How do you intend to automatically resolve merge conflicts, which is what your document suggests you want to do?

Why is this not resolved by a good permissions model and the ability to fork? Why should my users have to care about blocking griefers when they just want to pull from repo?


Status now shows Major Service Outage:

12:32 EDTMajor service outage.

https://status.github.com/


unicorns all around


Pages Builds Failure Rate spiked to over 2000%. I don't know how that's possible, but it seems pretty bad.


Maybe 20+ failing retries for any single page build?


Guessing absolute failure rate previously not encountered by current graphing tool, incorrect scaling factor. Or, it was decided at some point that always reporting 0.000XXX% failure rate, even if correct, didn't offer an intuitive metric, so zeroes were intentionally truncated.


It'd be nice to have an intuitive explanation on the status page for what PBFR means if it can go over 100%.


Bad Metric is Bad.


Insert remark on why we use a centralized service for a distributed source control system, etc. No one seems to care, unfortunately


>Insert remark on why we use a centralized service for a distributed source control system,

Because Linus didn't put features into Git that Github solves.

You must break apart the different features of Github:

#1) communication (issues tracking, bug reports, pull requests, README.MD landing page, etc)

#2) hosting disk storage & bandwidth

#3) distributed source code merges based on content hashes (SHA1) instead of using centralized locks/unlocks (check in / check out) model of CVS/SVN.

Git itself only takes care of #3.

Github handles #1 and #2 (and also gets #3 by being built on top of Git).

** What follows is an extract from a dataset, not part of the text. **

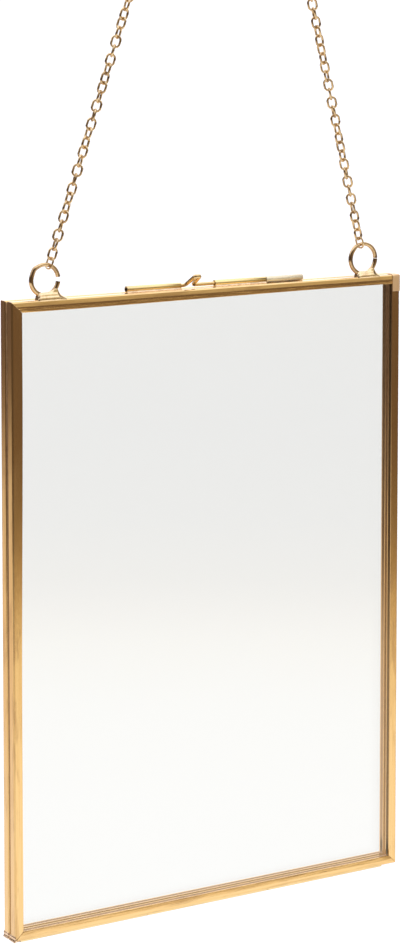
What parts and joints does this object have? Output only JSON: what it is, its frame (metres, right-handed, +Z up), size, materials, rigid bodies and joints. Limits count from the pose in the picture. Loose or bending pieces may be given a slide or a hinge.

You can't go back in time and wonder if Linus should have addressed #1 and #2 because he wasn't interested in starting a hosting company. Instead, he focused on the data format (Merkle trees, BLOBs, SHA1) and a sync protocol (git pull, etc) for Git.

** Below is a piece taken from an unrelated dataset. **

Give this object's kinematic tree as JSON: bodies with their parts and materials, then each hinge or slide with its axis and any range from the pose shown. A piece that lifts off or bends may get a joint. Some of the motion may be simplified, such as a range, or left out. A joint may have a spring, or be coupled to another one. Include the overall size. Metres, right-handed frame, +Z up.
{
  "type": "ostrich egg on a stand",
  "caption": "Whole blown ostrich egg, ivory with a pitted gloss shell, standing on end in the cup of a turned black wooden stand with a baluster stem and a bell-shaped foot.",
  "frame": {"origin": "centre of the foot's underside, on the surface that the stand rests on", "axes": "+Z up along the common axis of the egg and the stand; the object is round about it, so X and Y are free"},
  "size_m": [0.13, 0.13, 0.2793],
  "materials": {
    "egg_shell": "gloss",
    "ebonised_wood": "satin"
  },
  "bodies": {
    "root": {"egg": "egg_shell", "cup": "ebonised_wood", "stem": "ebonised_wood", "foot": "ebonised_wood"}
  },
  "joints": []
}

If people wonder why we can't just use email for #1 (communications), you have to see that Github has become a "Schelling Point"[1]. Attempting to use email groups & mailing lists will not prevent the emergence of a Schelling point. Email can be a workflow for existing contributors (e.g. contributors of the Linux kernel source) but it's not convenient for discovery of new repositories (e.g. the web's "landing page" of a repo).

As for #2 (hosting), not everybody who wants to share a repository wants to pay $9.99/month VPS or other hosting plan from a web hosting provider. It would also be inconvenient to host it from the home laptop and punch a hole through the ISP router to make it work. Github solves hosting+bandwidth for free for modest non-commercial projects.

To restate, Linus' Git is a distributed _protocol_ but Github is a _service_ acting as a platform for the distributed protocol.

[1] https://en.wikipedia.org/wiki/Focal_point_(game_theory)


#1 can be done by creating a separate submodule repo that only stores docs+issues files. It's up to the repo's users to agree on a system by which the files should be organized, but it's doable.

I'd propose directories "issues/open", "issues/closed", with each issue filename being "{created:yyyy-MM-dd} - {subject}.md". Symlinks could be used to track ownership/responsibility if each repo contributor has their own directory in the repo too.


That's an awful lot of extra work to insure against maybe 1 hour per year of downtime.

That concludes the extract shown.